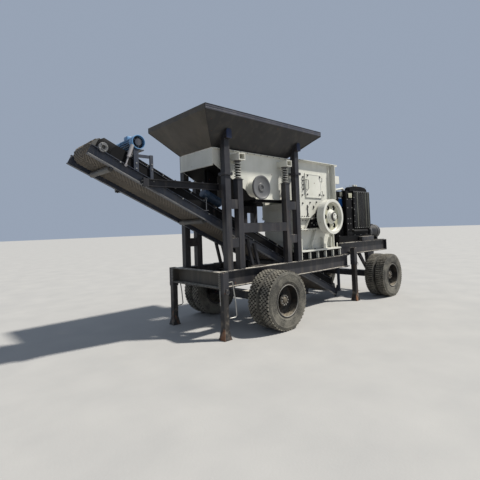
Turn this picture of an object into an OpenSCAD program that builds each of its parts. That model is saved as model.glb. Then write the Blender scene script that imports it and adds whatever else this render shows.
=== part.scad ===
// Mobile jaw crusher on a wheeled steel chassis: a feed hopper and a vibrating feeder on spring
// towers, a jaw crusher with a flywheel, a diesel power pack, and a discharge conveyor that rises
// to the front. X runs to the rear, Y to the far side, Z up from the ground, in millimetres.
// Lengths along the chassis are measured from the outer face of the front beam.

/* [Chassis] */
// Length of the lower rails
rail_len = 4050; // [3950:10:4300]
// Distance between the middles of the two rails
rail_gauge = 1280; // [1240:10:1400]
// Height of the lower rails
rail_h = 280; // [240:5:320]
// Width of the rail flanges
rail_w = 130; // [110:2:150]
// Thickness of the rail flanges
rail_flange = 16; // [10:1:20]
// Thickness of the rail webs
rail_web = 10; // [8:1:14]
// Height of the top of the lower rails above the ground
rail_top = 1100; // [1080:10:1200]
// Height of the raised rear rails
raised_h = 285; // [240:5:320]
// How far the raised rear rails lap over the lower rails
raised_lap = 250; // [150:5:260]
// Rear end of the raised rear rails
raised_end = 6000; // [5900:10:6300]
// Depth of the front beam along the chassis
front_beam_d = 140; // [120:5:160]
// Distance between web stiffeners of the rails
stiffener_pitch = 650; // [640:5:700]
// Width of the cross beams
cross_w = 100; // [80:5:110]

/* [Wheels] */
// Outer diameter of the tyres
tyre_d = 1050; // [1000:10:1080]
// Width of one tyre
tyre_w = 230; // [200:5:255]
// Distance between the middles of the two tyres of a pair
dual_pitch = 280; // [265:5:300]
// Diameter of the rims
rim_d = 570; // [520:10:600]
// Distance of the middle of the outer tyres from the centre line
outer_tyre_y = 1125; // [1115:5:1180]
// Place of the front axle along the chassis
front_axle_x = 1123; // [1000:5:1300]
// Place of the rear axle along the chassis
rear_axle_x = 5167; // [5000:5:5250]
// Diameter of the wheel hubs
hub_d = 240; // [200:5:280]
// Diameter of the axle spindles
spindle_d = 90; // [70:5:110]
// Side of the square axle beams
axle_side = 150; // [120:5:170]
// Number of nuts on a wheel
wheel_nuts = 10; // [6:1:10]

/* [Legs] */
// Side of the square leg tubes
leg_side = 100; // [80:2:110]
// Wall of the leg tubes
leg_wall = 6; // [4:1:10]
// Wall of the sleeves that hold the legs
sleeve_wall = 8; // [5:1:12]
// Gap on each side between a leg and its sleeve
leg_gap = 0.5; // [0.3:0.1:2]
// Length of the front sleeves
front_sleeve_len = 350; // [280:10:400]
// Length of the rear sleeves
rear_sleeve_len = 400; // [300:10:450]
// Height of the top of the rear sleeves
rear_sleeve_top = 1260; // [1200:10:1350]
// Place of the rear legs along the chassis
rear_leg_x = 4085; // [4080:5:4200]
// Side of the foot plates
foot_side = 160; // [140:5:220]
// Thickness of the foot plates
foot_t = 14; // [8:1:20]
// Height of the flared skirt above a foot plate
flare_h = 130; // [80:5:150]
// How far a leg can be drawn up
leg_lift = 200; // [100:10:220]
// Diameter of the handle rods
handle_d = 16; // [10:1:20]
// How far a handle stands out behind its sleeve
handle_reach = 90; // [70:5:110]
// Height of the upper end of a front handle
handle_top = 930; // [900:5:960]
// Height of the lower end of a front handle
handle_low = 340; // [335:5:380]

/* [Towers] */
// Side of the square tower posts
post_side = 120; // [100:2:130]
// Distance of the post middles from the centre line
post_y = 632; // [620:2:640]
// Place of the front hopper post
post_a1_x = 225; // [200:5:260]
// Place of the front spring post
post_b1_x = 510; // [480:5:560]
// Place of the rear spring post
post_b2_x = 1805; // [1750:5:1850]
// Place of the rear hopper post
post_a2_x = 2130; // [2110:5:2132]
// Height of the top of the spring posts
spring_post_top = 2700; // [2600:10:2740]
// Height of the lower gusset plates
gusset_low_z = 1490; // [1450:10:1520]
// Height of the upper gusset plates
gusset_high_z = 2165; // [2150:5:2300]
// Depth of the gusset plates
gusset_h = 165; // [120:5:180]
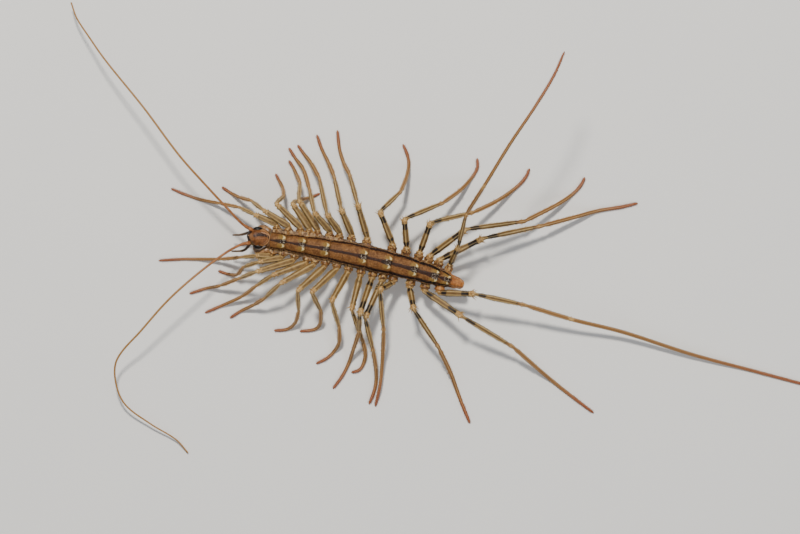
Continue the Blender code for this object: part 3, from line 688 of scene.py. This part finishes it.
for letter in FEELER_ROUTE:
    draw = random.Random(f"feeler {letter}")
    direction = FEELER_ROOT[letter].normalized()
    surface = HEAD_PLACE + HEAD_HALF * direction
    points = [surface - direction * 0.35, *(Vector(place) for place in FEELER_ROUTE[letter])]
    route = smooth_route(points, FEELER_RING / 2)
    length = 0
    rings = []
    for number, place in enumerate(route):
        length += (place - route[number - 1]).length if number else 0
        thick = float(numpy.interp(length, FEELER_REACH, FEELER_THICK)) * FEELER_SWELL[number % 2]
        rings.append((place, thick, {"joint": 1 - number % 2, "foot": min(1, length / 60)}))
    bm = new_mesh("ridge", "joint", "foot")
    frames = tube(bm, rings, FEELER_SIDES)
    for frame_number in range(12, len(frames) - 2, 5):
        ring = frames[frame_number]
        way = ring[1] * 1.2 + beside(ring, draw.uniform(0, 2 * math.pi))
        root = ring[0] + way.normalized() * ring[4] * 0.6
        marks = {"ridge": 0, "joint": 0, "foot": 1}
        add_thorn(bm, root, way, FEELER_HAIR, FEELER_HAIR_WIDE, marks)
    add_piece(f"feeler_{letter}", bm, whip, "feelers", f"antenna_{letter}_base", f"antenna_{letter}_tip")


# Mouth limbs: two jointed palps under the lip and the pair of poison claws, which grow from the
# front of the trunk and curve in below the head. Brown horn, with black tips on the claws, grown
# as one tapering tube each.
PALP_ROOT = {"r": Vector((-0.62, 0.5, -0.6)), "l": Vector((-0.62, -0.5, -0.6))}
PALP_ROUTE = {
    "r": ((-29.6, -0.9, 3.2), (-30.8, -0.95, 2.7)),
    "l": ((-29.2, -3.0, 3.5), (-30.9, -3.15, 2.9)),
}
PALP_THICK = ((0, 0.55, 0.62, 0.95, 1), (0.21, 0.18, 0.14, 0.12, 0.05))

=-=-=

What you need to do
Starting at the top of the data above, repeat every line exactly until the line containing "cross_w = 100; // [80:5:110]" has been given, then stop.

Solution for this problem
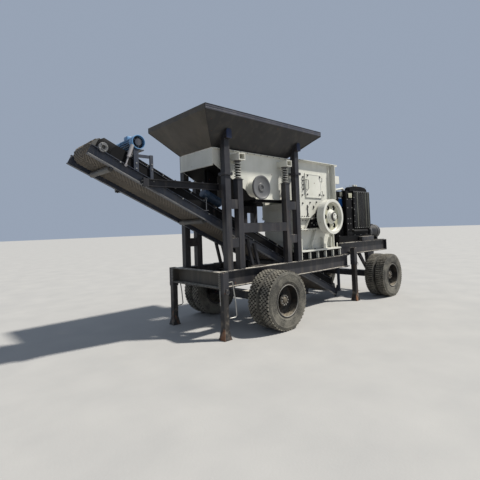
Turn this picture of an object into an OpenSCAD program that builds each of its parts. That model is saved as model.glb. Then write the Blender scene script that imports it and adds whatever else this render shows.
=== part.scad ===
// Mobile jaw crusher on a wheeled steel chassis: a feed hopper and a vibrating feeder on spring
// towers, a jaw crusher with a flywheel, a diesel power pack, and a discharge conveyor that rises
// to the front. X runs to the rear, Y to the far side, Z up from the ground, in millimetres.
// Lengths along the chassis are measured from the outer face of the front beam.

/* [Chassis] */
// Length of the lower rails
rail_len = 4050; // [3950:10:4300]
// Distance between the middles of the two rails
rail_gauge = 1280; // [1240:10:1400]
// Height of the lower rails
rail_h = 280; // [240:5:320]
// Width of the rail flanges
rail_w = 130; // [110:2:150]
// Thickness of the rail flanges
rail_flange = 16; // [10:1:20]
// Thickness of the rail webs
rail_web = 10; // [8:1:14]
// Height of the top of the lower rails above the ground
rail_top = 1100; // [1080:10:1200]
// Height of the raised rear rails
raised_h = 285; // [240:5:320]
// How far the raised rear rails lap over the lower rails
raised_lap = 250; // [150:5:260]
// Rear end of the raised rear rails
raised_end = 6000; // [5900:10:6300]
// Depth of the front beam along the chassis
front_beam_d = 140; // [120:5:160]
// Distance between web stiffeners of the rails
stiffener_pitch = 650; // [640:5:700]
// Width of the cross beams
cross_w = 100; // [80:5:110]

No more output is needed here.